Par ailleurs, je vous confirme le lancement d'une mission sur la mobilisation des barrages hydroélectriques pour un soutien à l'étiage, réalisée par le Conseil général de l'environnement et du développement durable (CGEDD) et le Conseil général de l'alimentation, de l'agriculture et des espaces ruraux (CGAAER). Nous pourrons ainsi affiner les volumes et trouver des solutions aux tensions.

M. Mathieu Darnaud .  - D'un côté, des agences de l'eau dont on ne cesse de ponctionner les recettes ; de l'autre, une diversification croissante de leurs missions... Et d'autres problèmes non pris en compte, comme l'assainissement non collectif ou le ruissellement.

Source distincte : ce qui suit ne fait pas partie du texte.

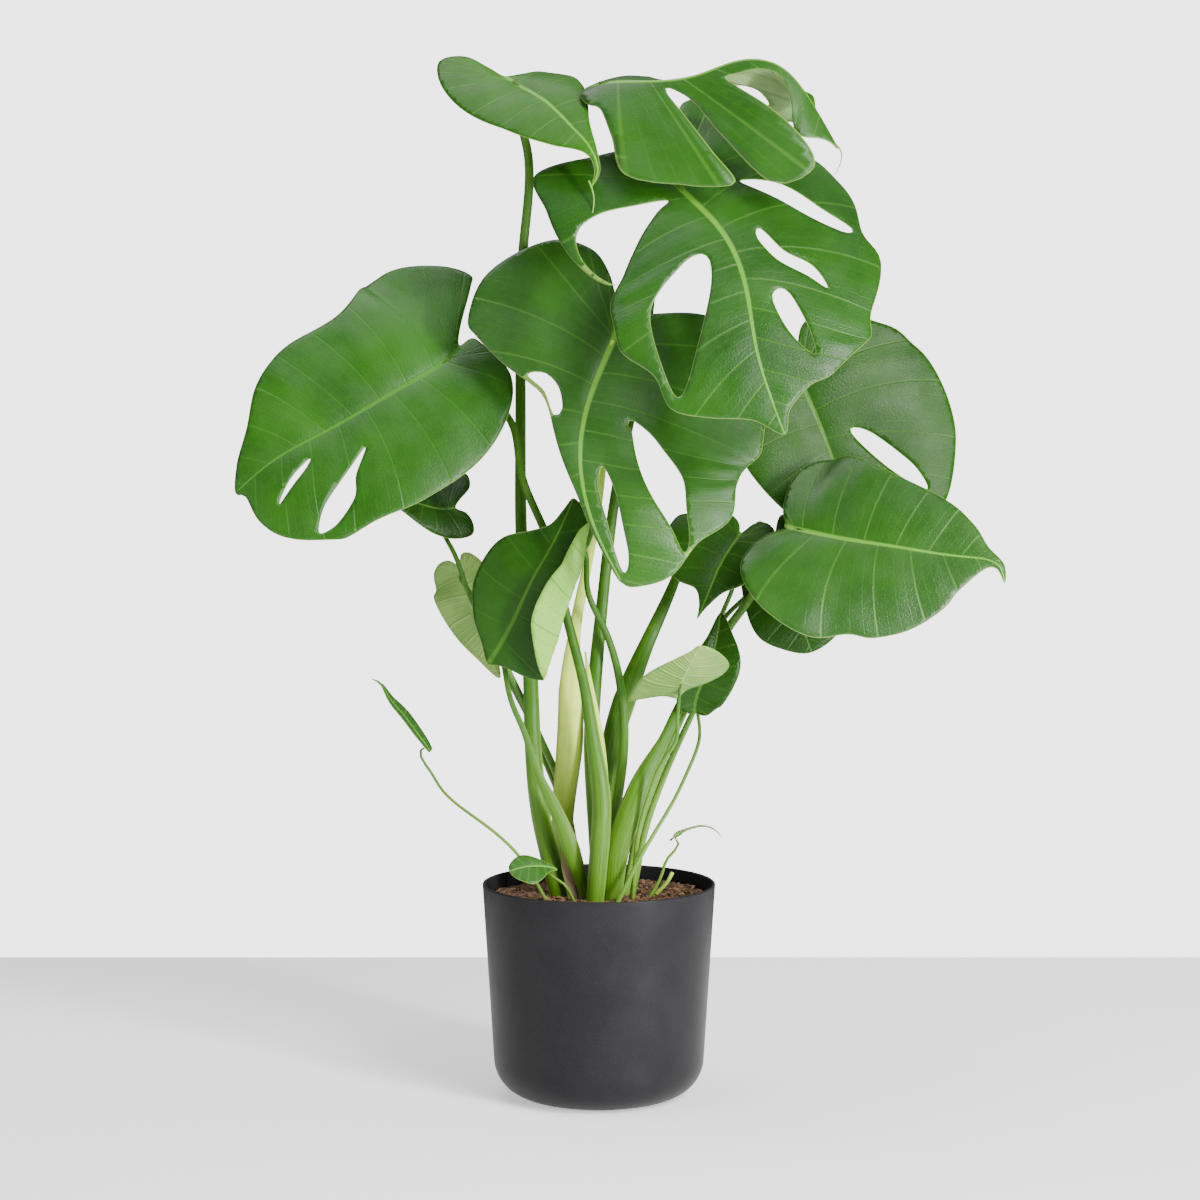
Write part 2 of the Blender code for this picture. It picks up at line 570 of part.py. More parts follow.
def flat_mesh(leaf, blade):
    """The leaf's flat triangles: points (across, along) in millimetres and faces."""
    left = [(-u, v) for u, v in reversed(leaf.left)]
    corners = [(0.0, blade.heel), *leaf.right, (0.0, blade.tip), *left]
    loops = [closed_curve(corners, leaf.step)]
    loops += [closed_curve(hole, leaf.step) for hole in leaf.holes]
    rim = np.concatenate(loops)
    low, high = rim.min(axis=0), rim.max(axis=0)
    grid = []
    for row, v in enumerate(np.arange(low[1], high[1], leaf.step * 0.87)):
        shift = 0.5 * (row % 2)
        for column in range(math.floor(low[0] / leaf.step), math.ceil(high[0] / leaf.step) + 1):
            grid.append(((column + shift) * leaf.step, v))
    grid = np.array(grid)
    clear = np.linalg.norm(grid[:, None] - rim[None], axis=2).min(axis=1) > 0.6 * leaf.step
    clear &= np.abs(grid[:, 0]) > 0.45 * leaf.step
    grid = grid[clear]
    midrib = np.linspace(blade.heel, blade.tip, max(4, round((blade.tip - blade.heel) / leaf.step) + 1))
    points = np.concatenate([rim, [(0.0, v) for v in midrib[1:-1]], grid])
    edges = []
    first = 0
    for loop in loops:
        edges += [(first + i, first + (i + 1) % len(loop)) for i in range(len(loop))]
        first += len(loop)
    edges += [(first + i, first + i + 1) for i in range(len(midrib) - 3)]
    made = delaunay_2d_cdt([Vector(point) for point in points], edges, [], 0, 1e-4)
    points = np.array([tuple(point) for point in made[0]])
    faces = np.array(made[2])
    centres = points[faces].mean(axis=1)
    keep = inside(centres, loops[0])
    for hole in loops[1:]:
        keep &= ~inside(centres, hole)
    faces = faces[keep]
    used = np.unique(faces)
    new_index = np.full(len(points), -1)
    new_index[used] = np.arange(len(used))
    return points[used], new_index[faces]


def build_leaf(name, leaf):
    blade = Blade(leaf)
    flat, faces = flat_mesh(leaf, blade)
    u, v = flat.T
    middle = to_plant(blade.place(u, v))
    half = blade.normal(u, v) * LEAF_THICKNESS / 2
    count = len(flat)
    sides = {}
    for a, b, c in faces:
        for edge in ((a, b), (b, c), (c, a)):
            if edge[::-1] in sides:
                del sides[edge[::-1]]
            else:
                sides[edge] = True
    upper = [(int(a), int(b), int(c)) for a, b, c in faces]
    lower = [(int(c) + count, int(b) + count, int(a) + count) for a, b, c in faces]
    walls = []
    for a, b in sides:
        walls.append((int(b), int(a), int(a) + count))
        walls.append((int(b), int(a) + count, int(b) + count))
    add_object(name, np.concatenate([middle + half, middle - half]), upper + lower + walls, leaf.colour, 0.38)
    return blade


def tube(route, half_widths, depths, sides):
    """A closed tube with an oval section. Its width lies square to the route and to the Y axis."""
    forward = unit(np.gradient(route, axis=0))
    side = unit(np.cross(np.array((0.0, 1.0, 0.0)), forward))
    back = np.cross(forward, side)
    angles = 2 * math.pi * np.arange(sides) / sides
    points = []
    for centre, width, depth, across, through in zip(route, half_widths, depths, side, back):
        for angle in angles:
            points.append(centre + across * width * math.cos(angle) + through * depth * math.sin(angle))
    faces = [tuple(range(sides))[::-1], tuple((len(route) - 1) * sides + i for i in range(sides))]
    for ring in range(len(route) - 1):
        for i in range(sides):
            a = ring * sides + i
            b = ring * sides + (i + 1) % sides
            faces.append((a, b, b + sides, a + sides))
    return points, faces


def stem_route(stem, blades):
    """Stations in metres from under the soil to just short of the leaf, and their half widths."""
    stations = np.array(stem.stations, float)
    route = [to_plant(station[:3]) for station in stations]
    widths = list(stations[:, 3] * MM * PLANT_SCALE * STEM_SCALE)
    way = unit(route[1] - route[0])
    surface = route[0] - way * (route[0][2] - SOIL_TOP) / way[2]
    route = [surface - way * ROOT_DEPTH / way[2], *route]
    widths = [widths[0] * ROOT_TAPER, *widths]
    if stem.leaf:
        blade = blades[stem.leaf]
        top = widths[-1] * STEM_TAPER
        reach = top / MM
        across = np.array([0, -reach, reach, 0, 0])
        near = np.array([0, 0, 0, -reach, reach]) + 2.0
        joint, *edges = to_plant(blade.place(across, near))
        normal = blade.frame(near)[2][0]
        drop = max(0.0, *((joint - edge) @ normal for edge in edges))
        seat = LEAF_THICKNESS / 2 + GAP + drop
        route += [joint - normal * (seat + KNEE_LENGTH * top), joint - normal * seat]
        widths += [top, top * STEM_TAPER]
    return np.array(route), np.array(widths)


def build_stem(name, stem, blades, grow=0.0, hidden=False):
    route, widths = stem_route(stem, blades)
    knots, curve = smooth_curve(route)
    pieces = [max(1, round(gap / (RING_SPACING * PLANT_SCALE))) for gap in np.diff(knots)]
    places = [knots[0]]
    for start, end, count in zip(knots[:-1], knots[1:], pieces):
        places += list(start + (end - start) * (np.arange(count) + 1) / count)
    centres = curve(np.array(places))
    half = np.interp(places, knots, widths)
    if name.startswith("bract"):
        deep = np.minimum(half, BRACT_DEPTH / 2)
    else:
        deep = half * stem.depth
    if grow:
        way = unit(centres[1] - centres[0])
        centres[0] = centres[0] - way * grow
    points, faces = tube(centres, half + grow, deep + grow, stem.sides)
    made = add_object(name, points, faces, stem.colour, 0.4)
    made.hide_render = hidden
    if hidden:
        made.display_type = "WIRE"
    return made


def turned(name, profile, sides, colour, roughness):
    """A closed body of revolution. The profile runs from the axis, up the outside, back to the axis."""
    ring_points = [(radius, z) for radius, z in profile if radius > 0]
    points = []
    for radius, z in ring_points:
        for i in range(sides):
            angle = 2 * math.pi * i / sides
            points.append((radius * math.cos(angle), radius * math.sin(angle), z))
    start, end = len(points), len(points) + 1
    points += [(0.0, 0.0, profile[0][1]), (0.0, 0.0, profile[-1][1])]
    faces = []
    for ring in range(len(ring_points) - 1):
        for i in range(sides):
            a = ring * sides + i
            b = ring * sides + (i + 1) % sides
            faces.append((a, b, b + sides, a + sides))
    last = (len(ring_points) - 1) * sides
    for i in range(sides):
        faces.append((start, (i + 1) % sides, i))
        faces.append((end, last + i, last + (i + 1) % sides))
    return add_object(name, points, faces, colour, roughness)


def pot_side(inset, bottom, top, steps=4):
    """The pot's corner and side, moved in by the inset: (radius, z) from the foot up to the top."""
    radius = CORNER_RADIUS - inset
    centre = FOOT_RADIUS - CORNER_RADIUS, CORNER_RADIUS
    lean = (RIM_RADIUS - FOOT_RADIUS) / (POT_HEIGHT - CORNER_RADIUS)
    line = [(centre[0], bottom)]
    for i in range(1, steps + 1):
        angle = math.pi / 2 * i / steps
        z = centre[1] - (centre[1] - bottom) * math.cos(angle)
        line.append((centre[0] + radius * math.sin(angle), z))
    line.append((FOOT_RADIUS - inset + lean * (top - CORNER_RADIUS), top))
    return line


def build_pot():
    outside = pot_side(0.0, 0.0, POT_HEIGHT - POT_WALL / 2)
    inner = pot_side(POT_WALL, POT_WALL, POT_HEIGHT - POT_WALL / 2)
    lip = RIM_RADIUS - POT_WALL / 2
    shoulder = POT_WALL * LIP_SHOULDER
    drop = POT_HEIGHT - POT_WALL * LIP_DROP
    edge = [(lip + shoulder, drop), (lip, POT_HEIGHT), (lip - shoulder, drop)]
    profile = [(0.0, 0.0), *outside, *edge, *reversed(inner), (0.0, POT_WALL)]
    turned("pot", profile, POT_SIDES, POT_GREY, 0.5)


def build_soil(blades):
    inset = POT_WALL + GAP
    side = pot_side(inset, inset, SOIL_TOP - 1.5 * MM)
    edge = side[-1][0]
    rings = [(edge * part, SOIL_TOP) for part in (0.97, 0.8, 0.6, 0.4, 0.2)]
    soil = turned("soil", [(0.0, inset), *side, *rings, (0.0, SOIL_TOP)], POT_SIDES, SOIL_BROWN, 0.95)
    for point in soil.data.vertices:
        x, y, z = point.co
        if z > SOIL_TOP - 1 * MM:
            reach = min(1.0, 1.2 - math.hypot(x, y) / edge)
            point.co.z = z + SOIL_WAVE * reach * math.sin(x / (9 * MM)) * math.cos(y / (11 * MM) + 0.7)
    for name, stem in STEMS.items():
        cutter = build_stem(name + "_socket", stem, blades, grow=GAP, hidden=True)
        cut = soil.modifiers.new(name, "BOOLEAN")
        cut.operation = "DIFFERENCE"
        cut.solver = "EXACT"
        cut.object = cutter


def main():
    clear_scene()
    build_pot()
    blades = {}
    for name, leaf in LEAVES.items():
        blades[name] = build_leaf(name, leaf)
    for name, stem in STEMS.items():
        build_stem(name, stem, blades)
    build_soil(blades)


main()
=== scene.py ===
"""The looks of a potted monstera plant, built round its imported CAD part.

Lengths are in metres, +Z is up and the pot's foot stands on z = 0. Leaves and stems repeat the
part's own design values, in millimetres from the middle of the soil's surface. Each is laid out
again on a much finer mesh, with veins, a thin margin and a thicker midrib.
"""

import math
from dataclasses import dataclass

import bpy
import numpy as np
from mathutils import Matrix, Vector
from mathutils.geometry import delaunay_2d_cdt


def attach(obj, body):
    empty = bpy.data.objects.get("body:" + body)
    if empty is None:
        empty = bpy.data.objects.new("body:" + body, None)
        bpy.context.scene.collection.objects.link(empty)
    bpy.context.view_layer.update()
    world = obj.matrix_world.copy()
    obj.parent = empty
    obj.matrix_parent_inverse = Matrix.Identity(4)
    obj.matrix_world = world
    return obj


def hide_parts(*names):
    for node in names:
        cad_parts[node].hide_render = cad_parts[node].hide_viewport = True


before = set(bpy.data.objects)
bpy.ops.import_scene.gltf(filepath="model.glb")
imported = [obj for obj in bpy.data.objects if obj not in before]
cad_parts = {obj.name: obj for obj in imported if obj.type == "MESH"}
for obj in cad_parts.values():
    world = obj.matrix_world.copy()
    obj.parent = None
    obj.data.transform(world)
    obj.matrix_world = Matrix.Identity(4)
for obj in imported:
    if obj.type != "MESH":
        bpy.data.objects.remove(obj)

MM = 0.001
POT_HEIGHT = 173 * MM
RIM_RADIUS = 95 * MM
FOOT_RADIUS = 86 * MM
CORNER_RADIUS = 30 * MM
FOOT_BEVEL = 4 * MM
POT_WALL = 2.4 * MM
SOIL_TOP = POT_HEIGHT - 12 * MM
SOIL_DEPTH = 30 * MM
SOIL_GAP = 1.4 * MM
ROOT_DEPTH = 14 * MM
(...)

Le rapport de Rémy Pointereau dresse un constat inquiétant : l'eau ne paie plus l'eau ; voire, l'eau paie l'État. Et ce alors que les nuages s'amoncellent sur nos têtes : réchauffement climatique, diminution des ressources en eau...

Sur le financement, nous restons sur notre faim : les ressources des agences de l'eau se tarissent et l'État, via la DETR, doit pallier le manque d'accompagnement par les agences de l'eau.

Nous avons besoin de plus d'agilité sur les territoires ; je regrette que cela ne soit pas mis en avant, à quelques heures de la CMP 3DS... Tout ne doit pas passer par les intercommunalités, faisons aussi confiance aux syndicats. Les logiques sont encore trop technocratiques ; les élus n'obtiennent pas de réponse à leurs problèmes.

Nous voulons des réponses concrètes et des ressources à la hauteur des défis du changement climatique. L'eau, c'est la vie et il y a une vie et un avenir sur nos territoires. (Applaudissements sur les travées des groupes Les Républicains, UC et du RDSE)

La séance est suspendue quelques instants.